ボヘミア地方ヌィンブルクのビール醸造所を舞台に、建国間もないチェコスロヴァキアの「新しい」生活を、一読したら忘れられない魅力的な登場人物たちに託していきいきと描き出す。「ビール醸造所で育った」作家が自身の母親を語り手に設定して書き上げた意欲作。
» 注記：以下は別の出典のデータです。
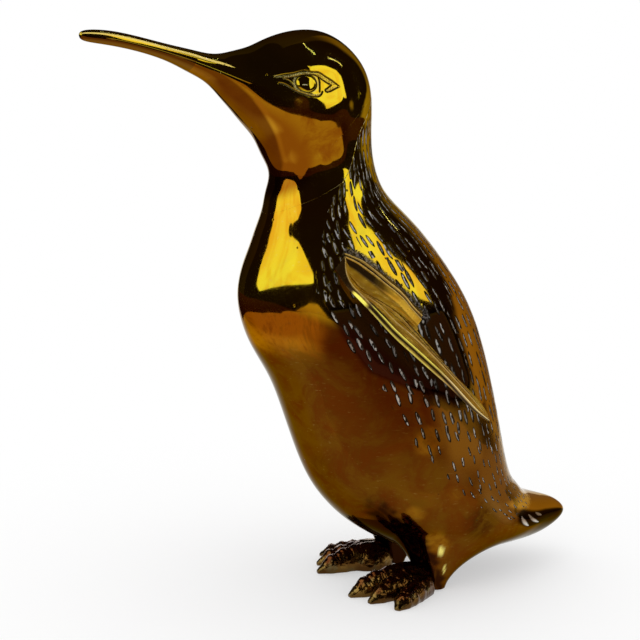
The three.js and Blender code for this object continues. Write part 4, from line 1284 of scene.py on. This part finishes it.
# two narrow lamps that draw lines on top of the head
sky_ribbon("strip_one", [(100, 81.0), (60, 79.5), (47.4, 73.8), (53, 63.4)], 0.2, LAMP_AT, strip)
sky_ribbon("strip_two", [(64.1, 54.6), (77.9, 45.5), (89.0, 33.0)], 0.2, LAMP_AT, strip)
# tan wall beside the sculpture that gets lighter towards the back
az, el = np.meshgrid(np.linspace(74, PICTURE_SIDES[0], 40), np.linspace(WALL_FOOT, ZENITH, 40), indexing="ij")
lighter = rise(-2, 12, az - 79 - 27 * rise(6, 17, el)) * (1 - 0.9 * rise(34, 66, el)) * (1 - 0.4 * rise(8, 20, el))
card("side_wall", sky_point(az, el, WALL_AT), grid_faces(40, 40, False), emission("side_wall_tan", shaded(DARK, TAN)),
     {"share": lighter})

# a wooden table top on the ground, outside the picture, that ends in the dark of the room
forward = (CAMERA_TO - CAMERA_AT).normalized()
right = forward.cross(Vector((0, 0, 1))).normalized()
up = right.cross(forward)
HALF_PICTURE = math.degrees(math.atan(PICTURE / 2 / FOCAL))
# Reach of the ground's cards and their height in m, how far they keep off the picture in degrees, and the step of that.
GROUND_FROM, GROUND_TO, TURNS = 0.05, 1.72, 361
GROUND, MARGIN, DRAW_BACK = 0.0006, 0.15, 0.002
TABLE_EDGE = np.array([
    (-180, 0.55), (-144, 0.55), (-107, 0.54), (-79, 0.72), (-66, 1.3), (-55, 1.58), (-34, 1.58), (-23, 1.0),
    (-18, 0.74), (-13, 0.63), (-5, 0.52), (8, 0.58), (22, 0.72), (46, 0.95), (75, 0.70), (103, 0.50), (180, 0.55),
])


def outside_picture(x, y):
    """How far the place on the floor lies outside the picture, in degrees."""
    ray = Vector((x, y, 0)) - CAMERA_AT
    depth = ray.dot(forward)
    if depth <= 0:
        return 90.0
    return max(math.degrees(math.atan(abs(ray.dot(axis)) / depth)) for axis in (right, up)) - HALF_PICTURE


def ground_ring(name, start_at, end_at, material, steps=40, share_at=None):
    """Flat ring on the ground from one distance to another, less what the picture shows."""
    points, share = [], []
    for turn in np.linspace(0, 2 * math.pi, TURNS):
        x, y = math.cos(turn), math.sin(turn)
        azimuth = (math.degrees(turn) + 180) % 360 - 180
        begin, end = start_at(azimuth), end_at(azimuth)
        while begin < end and outside_picture(x * begin, y * begin) < MARGIN:
            begin += DRAW_BACK
        for reach in begin + (end - begin) * np.linspace(0, 1, steps + 1) ** 1.5:
            points.append((x * reach, y * reach, GROUND))
            share.append(share_at(azimuth) if share_at else rise(0.0, 9.0, outside_picture(x * reach, y * reach)))
    card(name, points, grid_faces(TURNS, steps + 1, False), material, {"share": share})


def table_edge(azimuth):
    return float(np.interp(azimuth, *TABLE_EDGE.T))


wood = emission("table_wood", shaded((0.86, 0.84, 0.8), (0.50, 0.33, 0.20)))
dark_red = emission("dark_ground_red", shaded((0.035, 0.010, 0.007), TAN))
ground_ring("table_top", lambda azimuth: GROUND_FROM, table_edge, wood)
ground_ring("dark_ground", table_edge, lambda azimuth: GROUND_TO, dark_red, 4, lambda azimuth: rise(93, 106, azimuth))

# the floor goes over into the white backdrop without an edge
FLOOR_REACH, FLOOR_LEVEL = 4000, -0.3
corners = [(x * FLOOR_REACH, y * FLOOR_REACH, FLOOR_LEVEL) for x, y in ((-1, -1), (1, -1), (1, 1), (-1, 1))]
floor = make_mesh("floor", corners, [(0, 1, 2, 3)])
net = Net("floor_white")
away = net.vector("LENGTH", net.geometry("Position"))
white_share = net.fit(net.step(0.06, 0.40, away), 0.0, 1.0, 0.45, 1.0)
lit, far = net.add("ShaderNodeBsdfDiffuse", (0.97, 0.97, 0.97)), net.add("ShaderNodeEmission")
put_on(floor, net.surface(net.add("ShaderNodeMixShader", white_share, net.give(lit), net.give(far))))

world = bpy.data.worlds.new("studio")
scene.world = world
world.use_nodes = True
world.node_tree.nodes["Background"].inputs["Color"].default_value = (1, 1, 1, 1)
world.node_tree.nodes["Background"].inputs["Strength"].default_value = 1.0

lamp_data = bpy.data.lights.new("soft_light", "AREA")
lamp_data.shape = "DISK"
lamp_data.size = 1.2
lamp_data.energy = 1.0
lamp = bpy.data.objects.new("soft_light", lamp_data)
lamp.location = (0.3, -0.5, 1.5)
lamp.rotation_euler = (Vector((0, 0, 0.1)) - Vector(lamp.location)).to_track_quat("-Z", "Y").to_euler()
lamp.visible_glossy = False
scene.collection.objects.link(lamp)
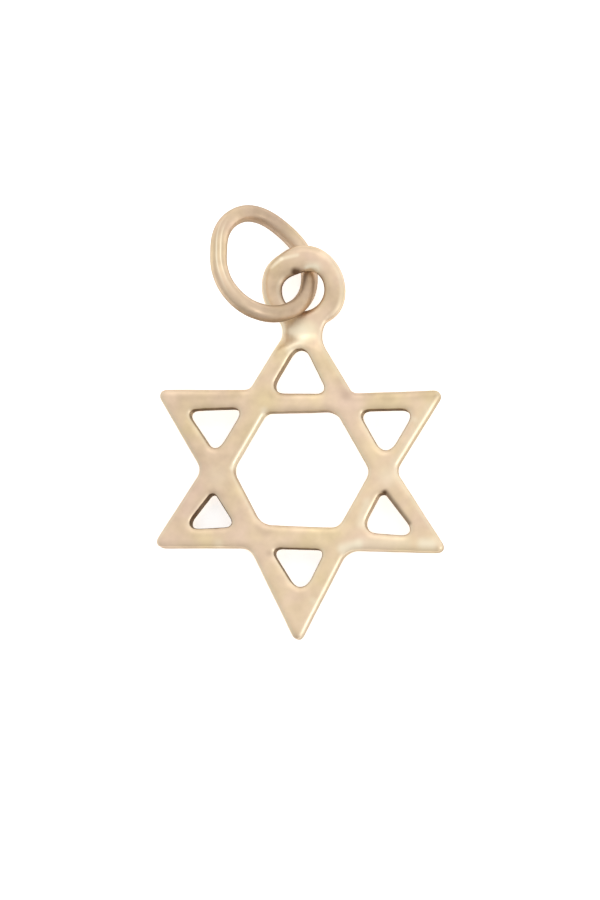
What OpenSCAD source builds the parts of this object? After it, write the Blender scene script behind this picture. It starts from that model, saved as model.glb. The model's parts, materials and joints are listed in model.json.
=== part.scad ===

『厳重に監視された列車』*1に続く「フラバル・コレクション」第2弾。


若かりし頃の母親を語り手に、フラバルが生まれる前の街の様子が描かれる。


母=倍賞千恵子
父=前田吟
伯父さん=渥美清


と脳内補完。
まぁ、正直、倍賞千恵子は違うかな?という感じだけど、父と伯父さんはベストキャスティングだと思うw


他のフラバルの作品*2が、戦争や社会主義の影によって、グロテスクに変容し、笑うしかない物悲しい人々を描いているのに対して、建国間もないチェコスロヴァキアを舞台にしているためか、非常に明るい。「ラジオっちゅう凄いもんがあるらしいぞ」という感じで。
天真爛漫な母、生真面目な父、デタラメな伯父、を中心に、うるさい会長、愉快な職人、髪を切りたがらない床屋、と完全に人情ファミリーコメディ。


ほとんど神話的な母の長い髪を切ること=近代化、と小難しく読むこともできるけど、ビールと肉が美味そうなんだから、それでいいじゃない。